(begin)

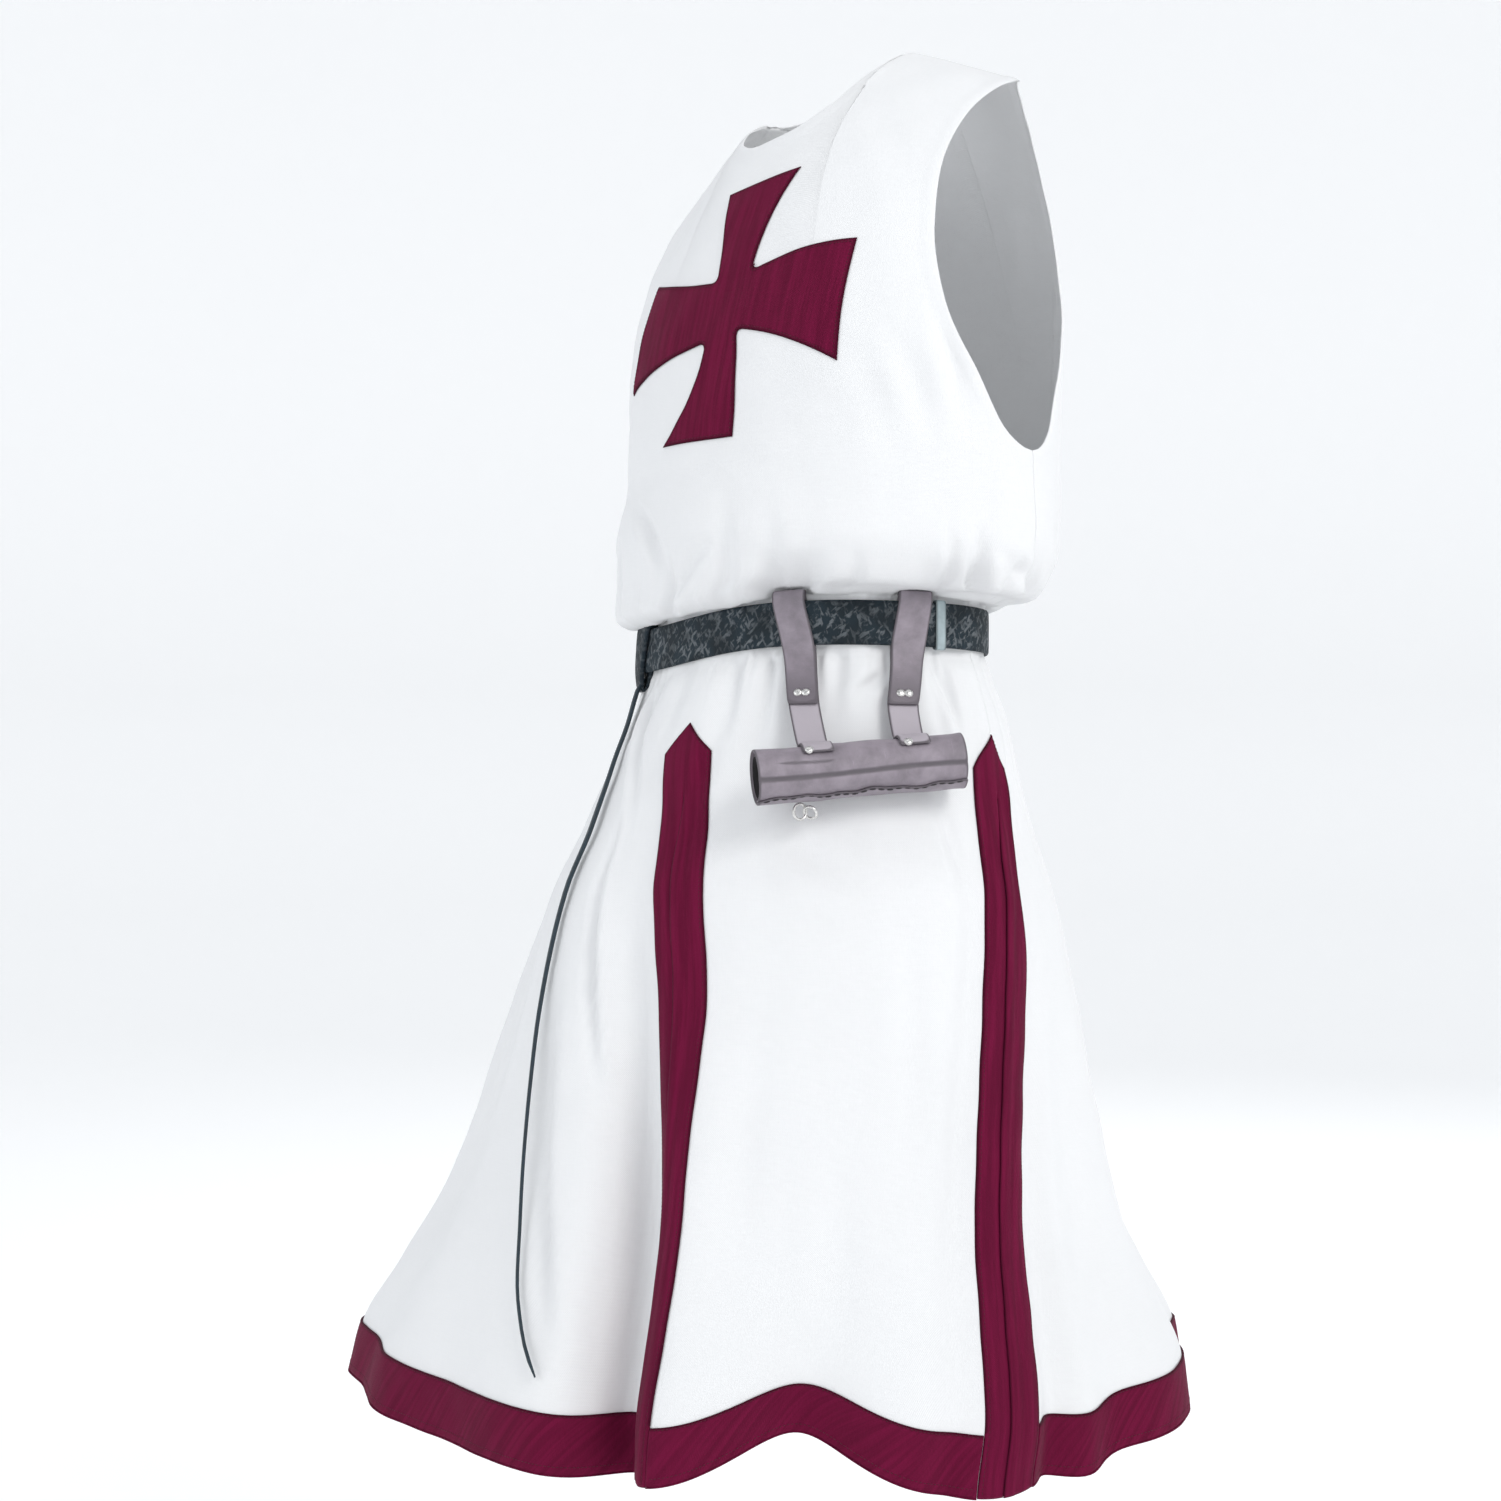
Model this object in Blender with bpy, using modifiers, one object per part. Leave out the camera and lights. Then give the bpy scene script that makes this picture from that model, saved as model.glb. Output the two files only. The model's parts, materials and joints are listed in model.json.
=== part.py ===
"""Knight tunic with its belt: a white sleeveless surcoat with a dark red cross, vents and hem band.

Metres, +Z up. The front faces -Y and the wearer's left is +X. The origin lies between the two
shoulder points beside the neck, where the wearer holds the tunic up. Cloth is a wall that follows
a worn body form: rings from hem to underarm, and a front and back yoke above them. The rings are
worked out upright first, and posed() then gives them the wearer's stance.
"""

import math
from collections import namedtuple

import bpy
import numpy as np
from mathutils import Matrix, Vector

# Driving dimensions

HEM = -1.149
UNDERARM = -0.335
CLOTH_THICKNESS = 0.0016
BAND_THICKNESS = 0.0012
LAY_GAP = 0.0003
SEAM_GAP = 0.0007
SHOULDER_GAP = 0.0013
END_GAP = 0.0012
CLOTH_GAP = 0.0009

VENT_BAND_WIDTH = 0.054
VENT_TIP = -0.552
VENT_TOP = -0.615
VENT_SPREAD = {"front": 0.0050, "left": 0.0030, "right": 0.0040}
HEM_BAND_WIDTH = 0.045

SHOULDER_HALF_WIDTH = 0.208
NECK_HALF_WIDTH = 0.090
SHOULDER_HEIGHT = 0.003
SHOULDER_SLOPE = 0.514
CHEST_SQUARE = 0.35

CROSS_CENTRE = (-0.0035, -0.2015)
CROSS_LEAN = 0.09
CROSS_ROWS = 7
CROSS_COLUMNS = 4

BELT_HEIGHT = -0.475
BELT_WIDTH = 0.038
BELT_THICKNESS = 0.0035
BELT_EDGE = 0.0008
BELT_SEGMENTS = 60
BELT_HALF_WIDTH = 0.1670
BELT_FRONT = 0.1220
BELT_BACK = 0.1180
SAG = 0.0200
SAG_TURN = -52.0
SAG_SPREAD = 55.0
WRAP_TURN = -46.0
WRAP_WIDTH = 0.026
WRAP_THICKNESS = 0.0026
WRAP_SLANT = 0.45
KEEPER_TURN = 74.0
KEEPER_WIDTH = 0.010
KEEPER_THICKNESS = 0.0016
LOOP_SPARE = 0.0004

HANGER_WIDTH = 0.0295
HANGER_TAPER = 0.90
HANGER_THICKNESS = 0.0020
LEAF_GAP = 0.0006
FRONT_LEAF_HEIGHTS = (-0.545, -0.527, -0.509)
BACK_LEAF_HEIGHTS = (-0.508, -0.522, -0.536, -0.546)
TUBE_LAP_ANGLES = (125.0, 105.0, 85.0, 65.0, 45.0)
TUBE_LAP_GAP = 0.0005
TUBE_LENGTH = 0.176
TUBE_RADIUS = 0.0230
TUBE_WALL = 0.0030
TUBE_TURN = 41.0
TUBE_HEIGHT = -0.595
TUBE_RISE = math.radians(4.4)
TUBE_SWING = math.radians(15.0)
TUBE_REST_GAP = 0.0012
RIVET_RADIUS = 0.0038
RIVET_HEIGHT = 0.0014
RING_RADIUS = 0.0065
RING_WIRE = 0.0013
RING_INSET = 0.036

TAIL_TOP_RADIUS = 0.0046
TAIL_END_RADIUS = 0.0028
TAIL_REST_GAP = 0.0012
TAIL_POINTS = 58

# Stance: how far each level leans from upright

# Outline of the cross on the chest: places sideways and up from its centre, as the photograph
# shows them. Looking out along an arm, one side is its left and the other its right.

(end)

- WHAT TO DO: Extract the data in full. Keep it word for word.

- RESPONSE TO THIS EXERCISE:
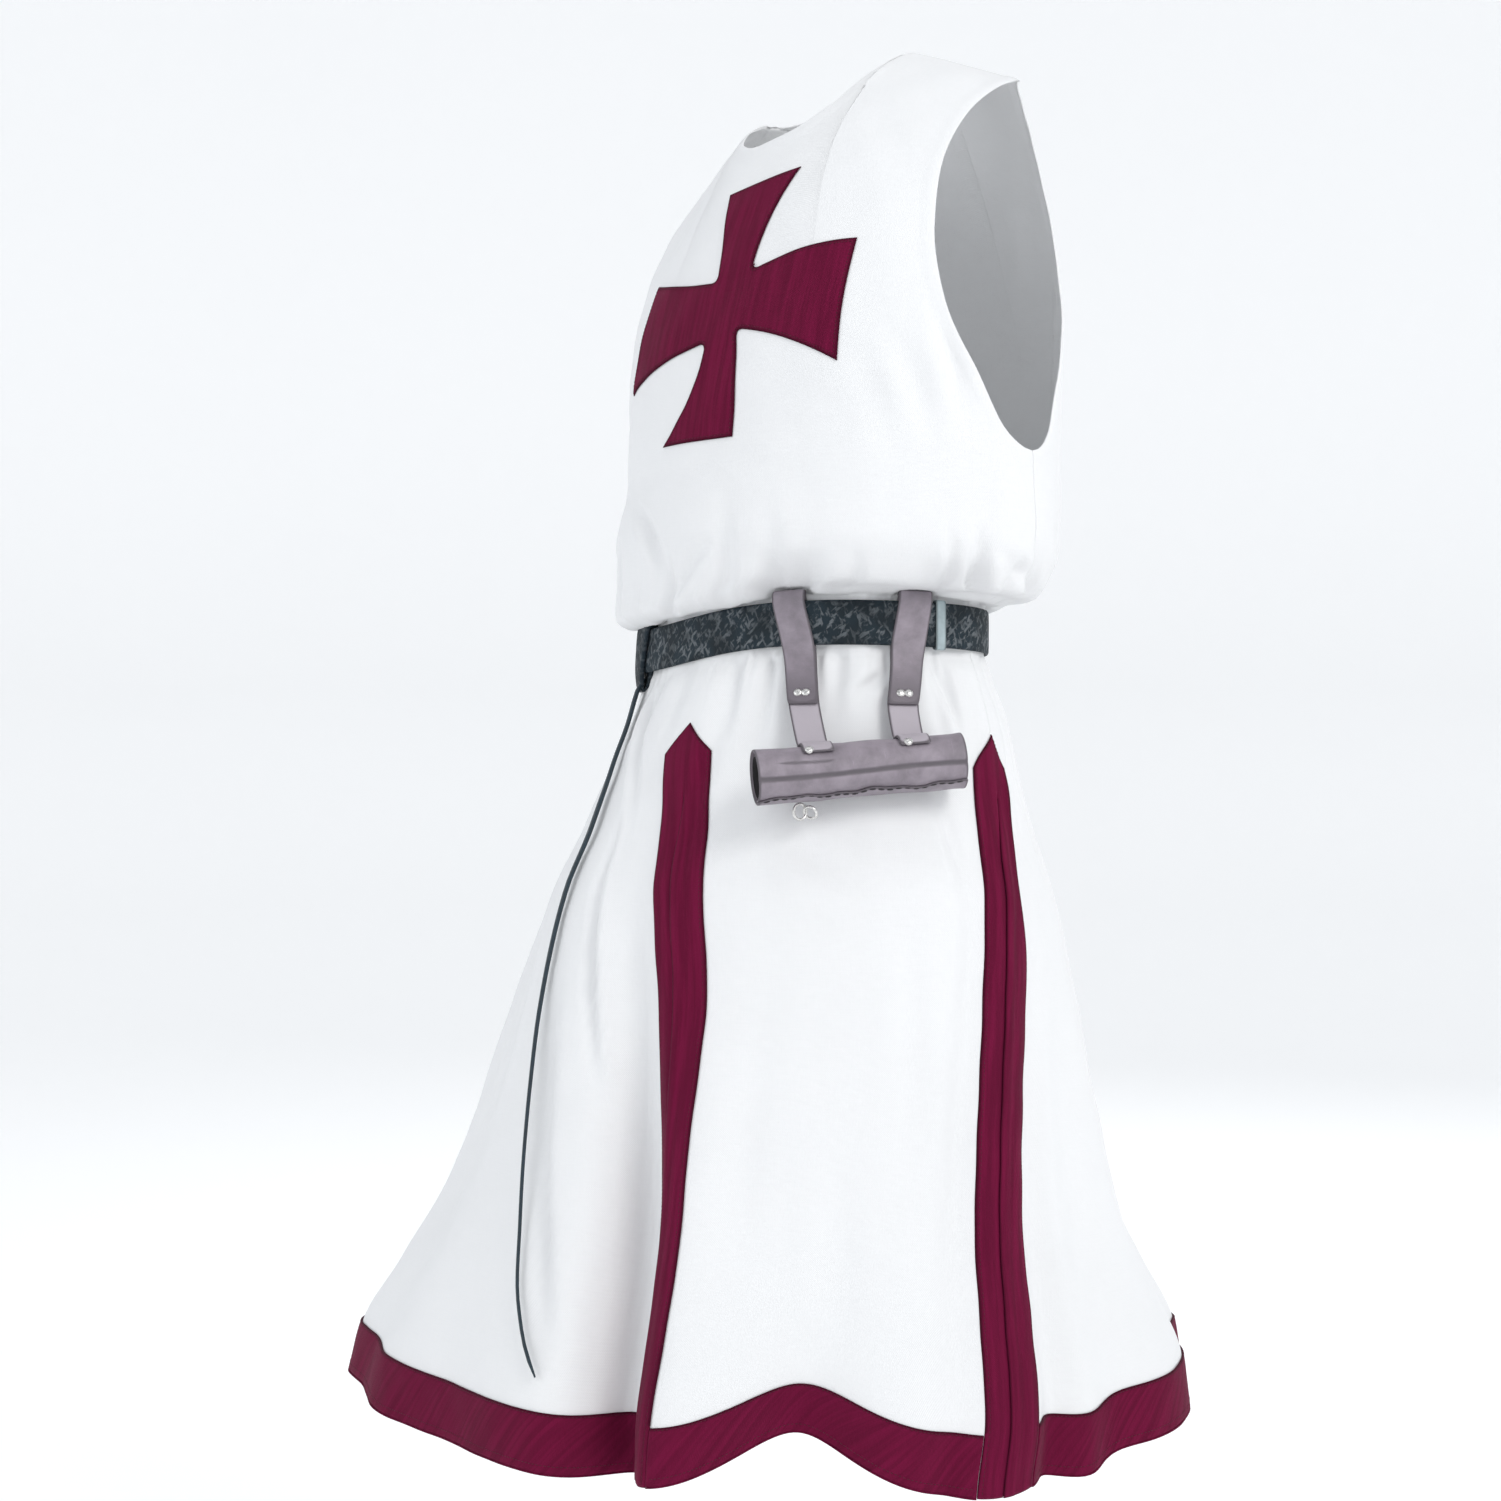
Model this object in Blender with bpy, using modifiers, one object per part. Leave out the camera and lights. Then give the bpy scene script that makes this picture from that model, saved as model.glb. Output the two files only. The model's parts, materials and joints are listed in model.json.
=== part.py ===
"""Knight tunic with its belt: a white sleeveless surcoat with a dark red cross, vents and hem band.

Metres, +Z up. The front faces -Y and the wearer's left is +X. The origin lies between the two
shoulder points beside the neck, where the wearer holds the tunic up. Cloth is a wall that follows
a worn body form: rings from hem to underarm, and a front and back yoke above them. The rings are
worked out upright first, and posed() then gives them the wearer's stance.
"""

import math
from collections import namedtuple

import bpy
import numpy as np
from mathutils import Matrix, Vector

# Driving dimensions

HEM = -1.149
UNDERARM = -0.335
CLOTH_THICKNESS = 0.0016
BAND_THICKNESS = 0.0012
LAY_GAP = 0.0003
SEAM_GAP = 0.0007
SHOULDER_GAP = 0.0013
END_GAP = 0.0012
CLOTH_GAP = 0.0009

VENT_BAND_WIDTH = 0.054
VENT_TIP = -0.552
VENT_TOP = -0.615
VENT_SPREAD = {"front": 0.0050, "left": 0.0030, "right": 0.0040}
HEM_BAND_WIDTH = 0.045

SHOULDER_HALF_WIDTH = 0.208
NECK_HALF_WIDTH = 0.090
SHOULDER_HEIGHT = 0.003
SHOULDER_SLOPE = 0.514
CHEST_SQUARE = 0.35

CROSS_CENTRE = (-0.0035, -0.2015)
CROSS_LEAN = 0.09
CROSS_ROWS = 7
CROSS_COLUMNS = 4

BELT_HEIGHT = -0.475
BELT_WIDTH = 0.038
BELT_THICKNESS = 0.0035
BELT_EDGE = 0.0008
BELT_SEGMENTS = 60
BELT_HALF_WIDTH = 0.1670
BELT_FRONT = 0.1220
BELT_BACK = 0.1180
SAG = 0.0200
SAG_TURN = -52.0
SAG_SPREAD = 55.0
WRAP_TURN = -46.0
WRAP_WIDTH = 0.026
WRAP_THICKNESS = 0.0026
WRAP_SLANT = 0.45
KEEPER_TURN = 74.0
KEEPER_WIDTH = 0.010
KEEPER_THICKNESS = 0.0016
LOOP_SPARE = 0.0004

HANGER_WIDTH = 0.0295
HANGER_TAPER = 0.90
HANGER_THICKNESS = 0.0020
LEAF_GAP = 0.0006
FRONT_LEAF_HEIGHTS = (-0.545, -0.527, -0.509)
BACK_LEAF_HEIGHTS = (-0.508, -0.522, -0.536, -0.546)
TUBE_LAP_ANGLES = (125.0, 105.0, 85.0, 65.0, 45.0)
TUBE_LAP_GAP = 0.0005
TUBE_LENGTH = 0.176
TUBE_RADIUS = 0.0230
TUBE_WALL = 0.0030
TUBE_TURN = 41.0
TUBE_HEIGHT = -0.595
TUBE_RISE = math.radians(4.4)
TUBE_SWING = math.radians(15.0)
TUBE_REST_GAP = 0.0012
RIVET_RADIUS = 0.0038
RIVET_HEIGHT = 0.0014
RING_RADIUS = 0.0065
RING_WIRE = 0.0013
RING_INSET = 0.036

TAIL_TOP_RADIUS = 0.0046
TAIL_END_RADIUS = 0.0028
TAIL_REST_GAP = 0.0012
TAIL_POINTS = 58

# Stance: how far each level leans from upright

# Outline of the cross on the chest: places sideways and up from its centre, as the photograph
# shows them. Looking out along an arm, one side is its left and the other its right.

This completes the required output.